• PROMPT: Each line that follows should be printed again exactly as it stands.

Parts and joints as JSON:
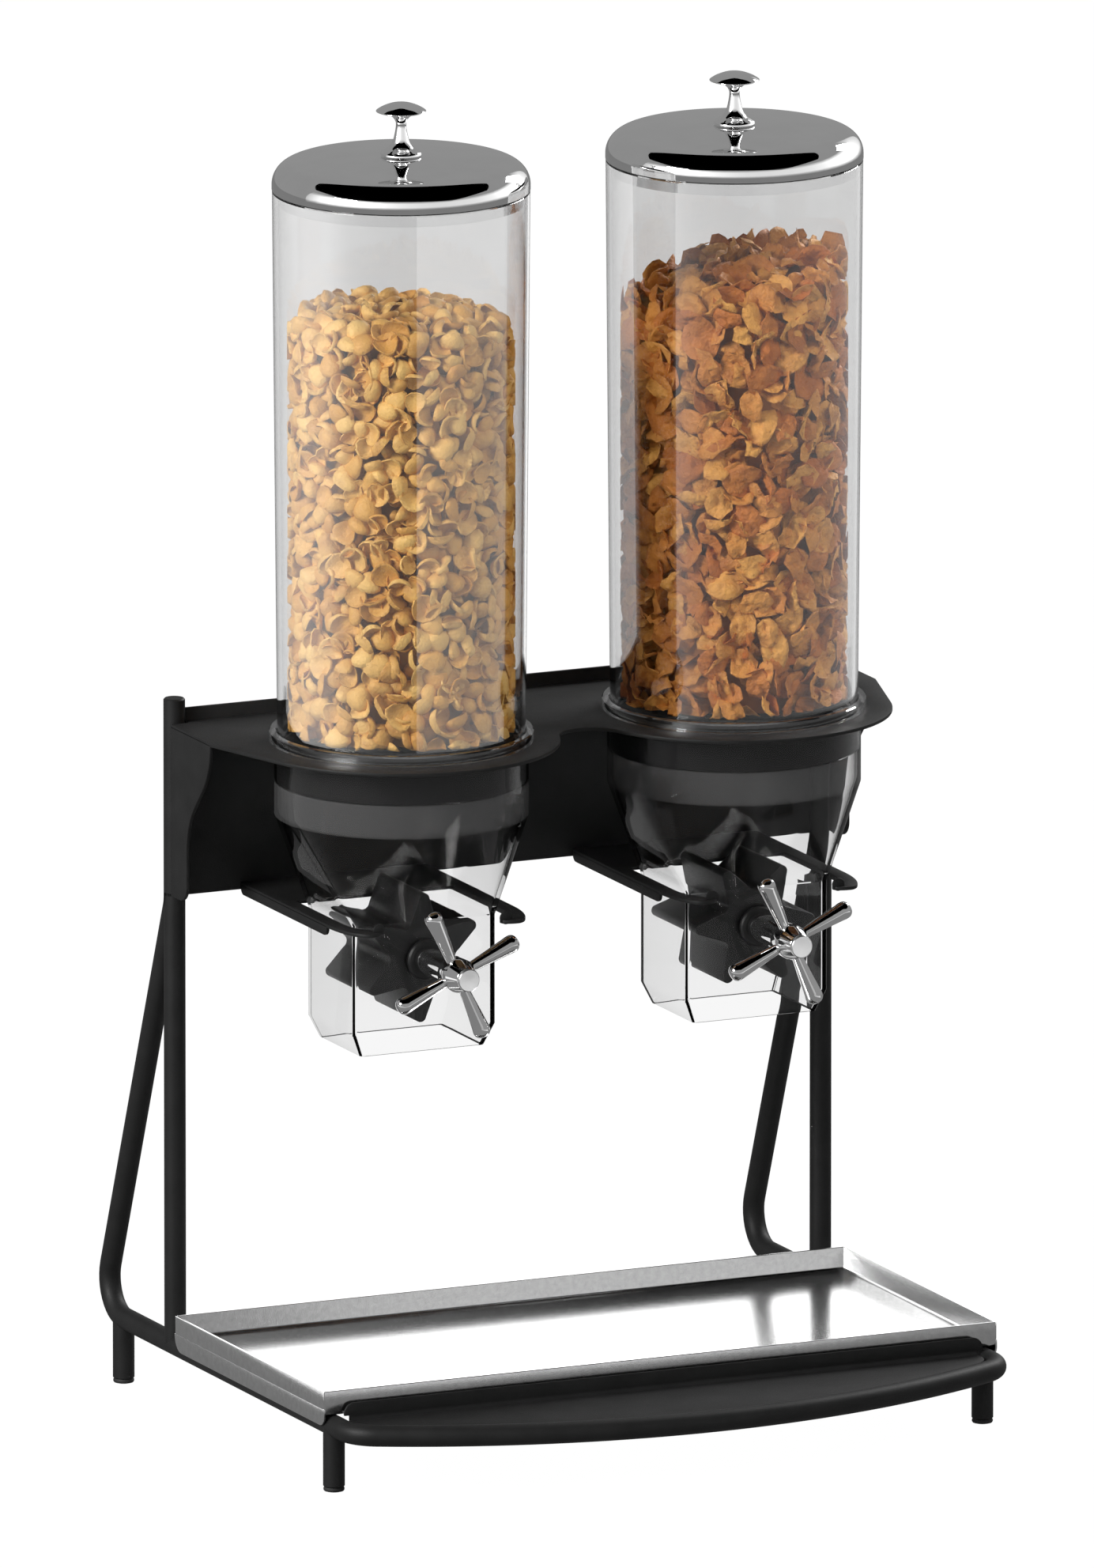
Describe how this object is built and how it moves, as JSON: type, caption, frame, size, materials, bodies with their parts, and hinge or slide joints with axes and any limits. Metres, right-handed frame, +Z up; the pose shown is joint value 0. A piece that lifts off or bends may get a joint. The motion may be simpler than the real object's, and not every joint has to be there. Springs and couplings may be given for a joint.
{
  "type": "cereal dispenser",
  "caption": "Free-standing dry food dispenser: tall clear canisters over rotary paddle valves on a bent-rod stand with a lift-out drip tray.",
  "frame": {"origin": "on the table under the middle of the object's box", "axes": "+X to the right seen from the front, +Y to the back, +Z up; the handles face -Y"},
  "size_m": [0.405, 0.3891, 0.7425],
  "materials": {
    "black_powder_coat": "satin black powder coat with a fine texture",
    "chrome": "polished chrome plate",
    "satin_chrome": "satin chrome face",
    "stainless": "stainless sheet brushed along its length",
    "steel": "plain steel",
    "clear_acrylic": "clear acrylic, polished",
    "clear_polycarbonate": "clear moulded polycarbonate, polished",
    "wheel_rubber": "matte black flexible rubber",
    "seal_rubber": "matte black rubber",
    "black_rubber": "matte black rubber",
    "black_plastic": "black moulded bearing plastic",
    "pale_cereal": "pale golden cup-shaped cereal, dry and matte",
    "amber_cereal": "amber toasted flakes, dry and matte"
  },
  "bodies": {
    "stand": {"back_panel": "black_powder_coat", "bracket_left": "black_powder_coat", "bracket_right": "black_powder_coat", "canister_seal_left": "seal_rubber", "canister_seal_right": "seal_rubber", "foot_front_left": "black_powder_coat", "foot_front_right": "black_powder_coat", "foot_rear_left": "black_powder_coat", "foot_rear_right": "black_powder_coat", "front_bow": "black_powder_coat", "front_bush_left": "black_plastic", "front_bush_right": "black_plastic", "front_plate": "black_powder_coat", "funnel_left": "clear_polycarbonate", "funnel_right": "clear_polycarbonate", "glide_front_left": "black_rubber", "glide_front_right": "black_rubber", "glide_rear_left": "black_rubber", "glide_rear_right": "black_rubber", "rear_bush_left": "black_plastic", "rear_bush_right": "black_plastic", "shelf": "black_powder_coat", "side_rod_left": "black_powder_coat", "side_rod_right": "black_powder_coat", "strut_left": "black_powder_coat", "strut_right": "black_powder_coat"},
    "canister_left": {"canister_left": "clear_acrylic", "cereal_left": "pale_cereal"},
    "lid_left": {"lid_left": "chrome", "lid_knob_left": "chrome", "knob_screw_left": "steel"},
    "handle_left": {"paddle_wheel_left": "wheel_rubber", "axle_left": "steel", "handle_hub_left": "chrome", "handle_cap_left": "satin_chrome", "spoke_1_left": "chrome", "spoke_2_left": "chrome", "spoke_3_left": "chrome", "spoke_4_left": "chrome"},
    "canister_right": {"canister_right": "clear_acrylic", "cereal_right": "amber_cereal"},
    "lid_right": {"lid_right": "chrome", "lid_knob_right": "chrome", "knob_screw_right": "steel"},
    "handle_right": {"paddle_wheel_right": "wheel_rubber", "axle_right": "steel", "handle_hub_right": "chrome", "handle_cap_right": "satin_chrome", "spoke_1_right": "chrome", "spoke_2_right": "chrome", "spoke_3_right": "chrome", "spoke_4_right": "chrome"},
    "tray": {"tray": "stainless"}
  },
  "joints": [
    {"name": "tray_lift", "type": "slide", "parent": "stand", "child": "tray", "axis": [0, 0, 1], "range_m": [0, 0.03]},
    {"name": "handle_left_turn", "type": "hinge", "parent": "stand", "child": "handle_left", "pos_m": [-0.1, -0.0662, 0.27], "axis": [0, -1, 0], "continuous": true},
    {"name": "canister_left_lift", "type": "slide", "parent": "stand", "child": "canister_left", "axis": [0, 0, 1], "range_m": [0, 0.04]},
    {"name": "lid_left_lift", "type": "slide", "parent": "canister_left", "child": "lid_left", "axis": [0, 0, 1], "range_m": [0, 0.05]},
    {"name": "handle_right_turn", "type": "hinge", "parent": "stand", "child": "handle_right", "pos_m": [0.1, -0.0662, 0.27], "axis": [0, -1, 0], "continuous": true},
    {"name": "canister_right_lift", "type": "slide", "parent": "stand", "child": "canister_right", "axis": [0, 0, 1], "range_m": [0, 0.04]},
    {"name": "lid_right_lift", "type": "slide", "parent": "canister_right", "child": "lid_right", "axis": [0, 0, 1], "range_m": [0, 0.05]}
  ]
}
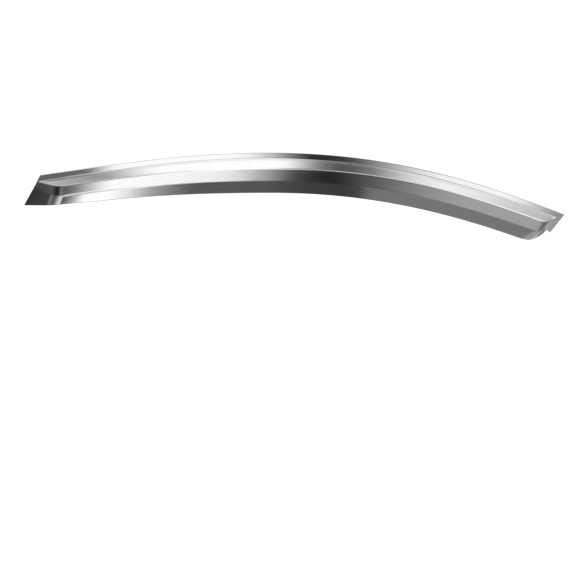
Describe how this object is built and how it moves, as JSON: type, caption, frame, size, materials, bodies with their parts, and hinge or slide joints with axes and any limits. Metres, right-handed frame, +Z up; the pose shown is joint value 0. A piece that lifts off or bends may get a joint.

• SOLUTION FOR THIS EXERCISE:
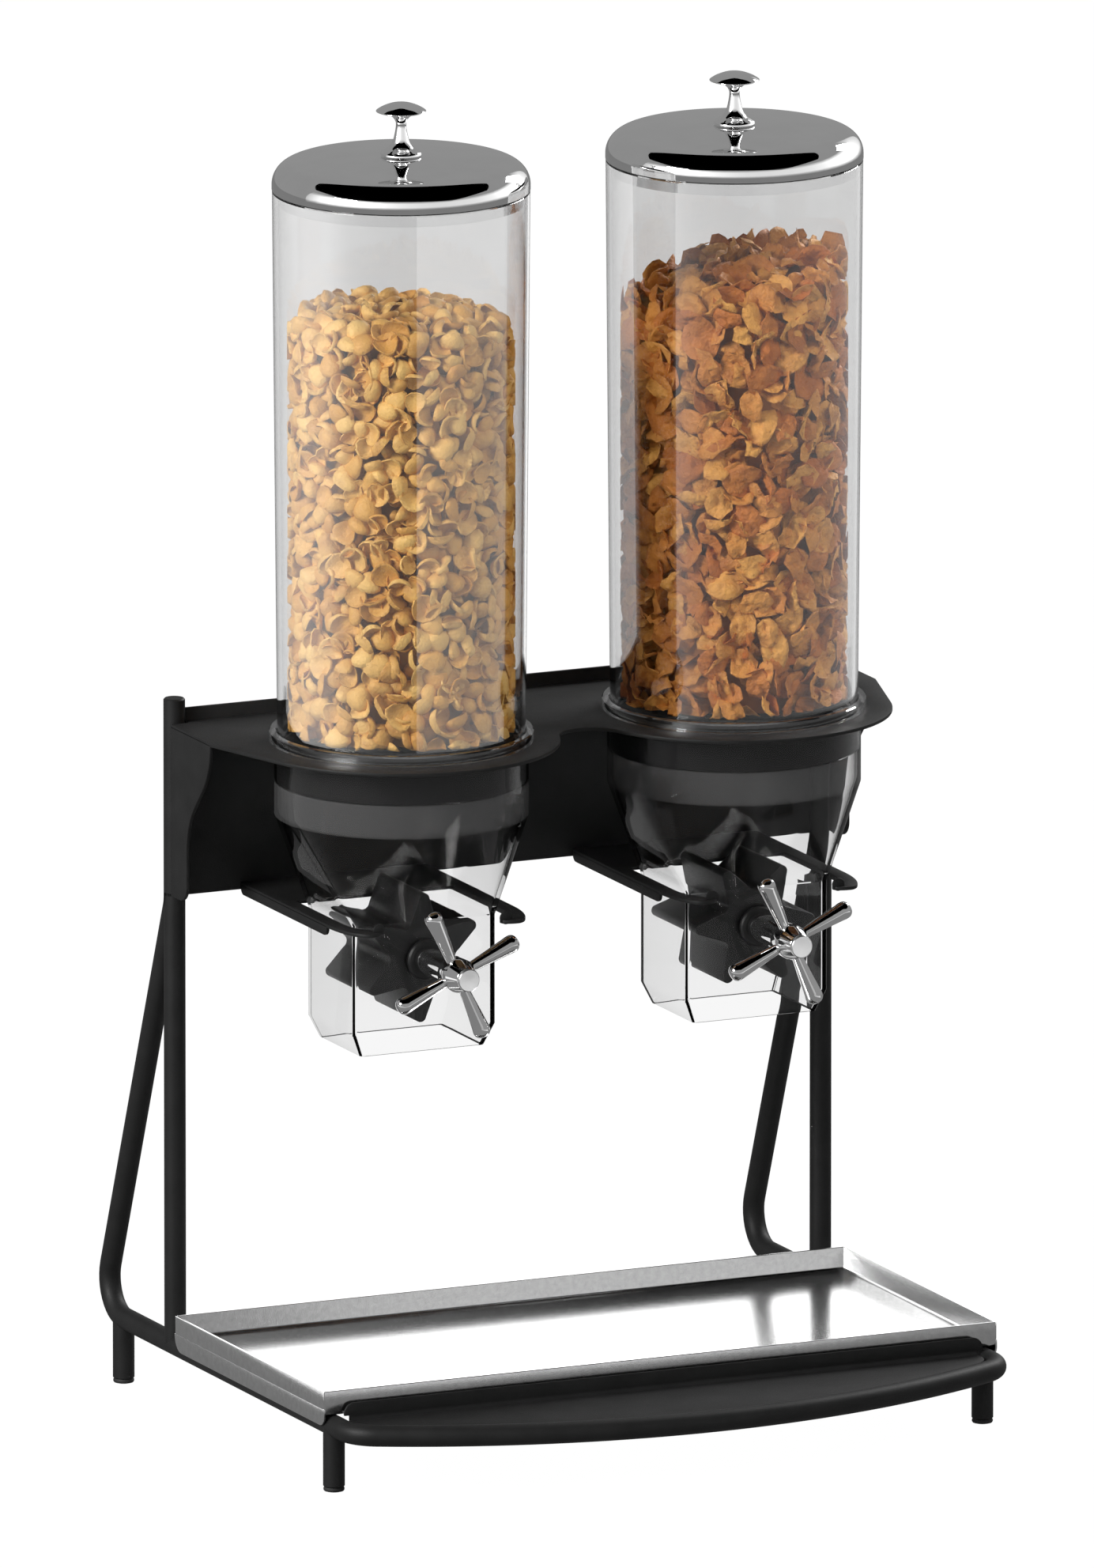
Describe how this object is built and how it moves, as JSON: type, caption, frame, size, materials, bodies with their parts, and hinge or slide joints with axes and any limits. Metres, right-handed frame, +Z up; the pose shown is joint value 0. A piece that lifts off or bends may get a joint. The motion may be simpler than the real object's, and not every joint has to be there. Springs and couplings may be given for a joint.
{
  "type": "cereal dispenser",
  "caption": "Free-standing dry food dispenser: tall clear canisters over rotary paddle valves on a bent-rod stand with a lift-out drip tray.",
  "frame": {"origin": "on the table under the middle of the object's box", "axes": "+X to the right seen from the front, +Y to the back, +Z up; the handles face -Y"},
  "size_m": [0.405, 0.3891, 0.7425],
  "materials": {
    "black_powder_coat": "satin black powder coat with a fine texture",
    "chrome": "polished chrome plate",
    "satin_chrome": "satin chrome face",
    "stainless": "stainless sheet brushed along its length",
    "steel": "plain steel",
    "clear_acrylic": "clear acrylic, polished",
    "clear_polycarbonate": "clear moulded polycarbonate, polished",
    "wheel_rubber": "matte black flexible rubber",
    "seal_rubber": "matte black rubber",
    "black_rubber": "matte black rubber",
    "black_plastic": "black moulded bearing plastic",
    "pale_cereal": "pale golden cup-shaped cereal, dry and matte",
    "amber_cereal": "amber toasted flakes, dry and matte"
  },
  "bodies": {
    "stand": {"back_panel": "black_powder_coat", "bracket_left": "black_powder_coat", "bracket_right": "black_powder_coat", "canister_seal_left": "seal_rubber", "canister_seal_right": "seal_rubber", "foot_front_left": "black_powder_coat", "foot_front_right": "black_powder_coat", "foot_rear_left": "black_powder_coat", "foot_rear_right": "black_powder_coat", "front_bow": "black_powder_coat", "front_bush_left": "black_plastic", "front_bush_right": "black_plastic", "front_plate": "black_powder_coat", "funnel_left": "clear_polycarbonate", "funnel_right": "clear_polycarbonate", "glide_front_left": "black_rubber", "glide_front_right": "black_rubber", "glide_rear_left": "black_rubber", "glide_rear_right": "black_rubber", "rear_bush_left": "black_plastic", "rear_bush_right": "black_plastic", "shelf": "black_powder_coat", "side_rod_left": "black_powder_coat", "side_rod_right": "black_powder_coat", "strut_left": "black_powder_coat", "strut_right": "black_powder_coat"},
    "canister_left": {"canister_left": "clear_acrylic", "cereal_left": "pale_cereal"},
    "lid_left": {"lid_left": "chrome", "lid_knob_left": "chrome", "knob_screw_left": "steel"},
    "handle_left": {"paddle_wheel_left": "wheel_rubber", "axle_left": "steel", "handle_hub_left": "chrome", "handle_cap_left": "satin_chrome", "spoke_1_left": "chrome", "spoke_2_left": "chrome", "spoke_3_left": "chrome", "spoke_4_left": "chrome"},
    "canister_right": {"canister_right": "clear_acrylic", "cereal_right": "amber_cereal"},
    "lid_right": {"lid_right": "chrome", "lid_knob_right": "chrome", "knob_screw_right": "steel"},
    "handle_right": {"paddle_wheel_right": "wheel_rubber", "axle_right": "steel", "handle_hub_right": "chrome", "handle_cap_right": "satin_chrome", "spoke_1_right": "chrome", "spoke_2_right": "chrome", "spoke_3_right": "chrome", "spoke_4_right": "chrome"},
    "tray": {"tray": "stainless"}
  },
  "joints": [
    {"name": "tray_lift", "type": "slide", "parent": "stand", "child": "tray", "axis": [0, 0, 1], "range_m": [0, 0.03]},
    {"name": "handle_left_turn", "type": "hinge", "parent": "stand", "child": "handle_left", "pos_m": [-0.1, -0.0662, 0.27], "axis": [0, -1, 0], "continuous": true},
    {"name": "canister_left_lift", "type": "slide", "parent": "stand", "child": "canister_left", "axis": [0, 0, 1], "range_m": [0, 0.04]},
    {"name": "lid_left_lift", "type": "slide", "parent": "canister_left", "child": "lid_left", "axis": [0, 0, 1], "range_m": [0, 0.05]},
    {"name": "handle_right_turn", "type": "hinge", "parent": "stand", "child": "handle_right", "pos_m": [0.1, -0.0662, 0.27], "axis": [0, -1, 0], "continuous": true},
    {"name": "canister_right_lift", "type": "slide", "parent": "stand", "child": "canister_right", "axis": [0, 0, 1], "range_m": [0, 0.04]},
    {"name": "lid_right_lift", "type": "slide", "parent": "canister_right", "child": "lid_right", "axis": [0, 0, 1], "range_m": [0, 0.05]}
  ]
}
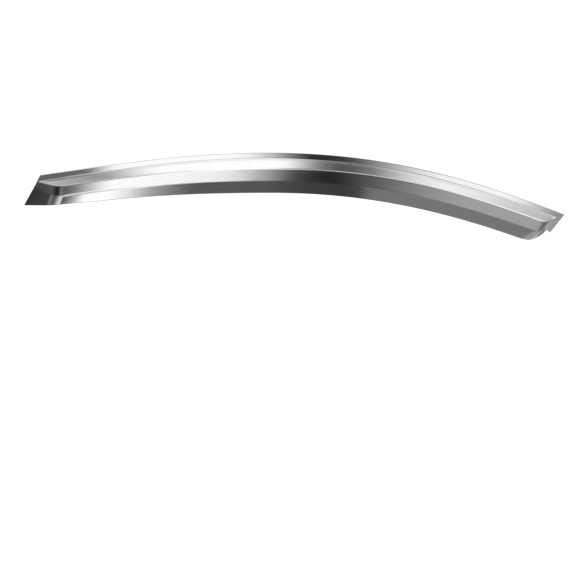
Describe how this object is built and how it moves, as JSON: type, caption, frame, size, materials, bodies with their parts, and hinge or slide joints with axes and any limits. Metres, right-handed frame, +Z up; the pose shown is joint value 0. A piece that lifts off or bends may get a joint.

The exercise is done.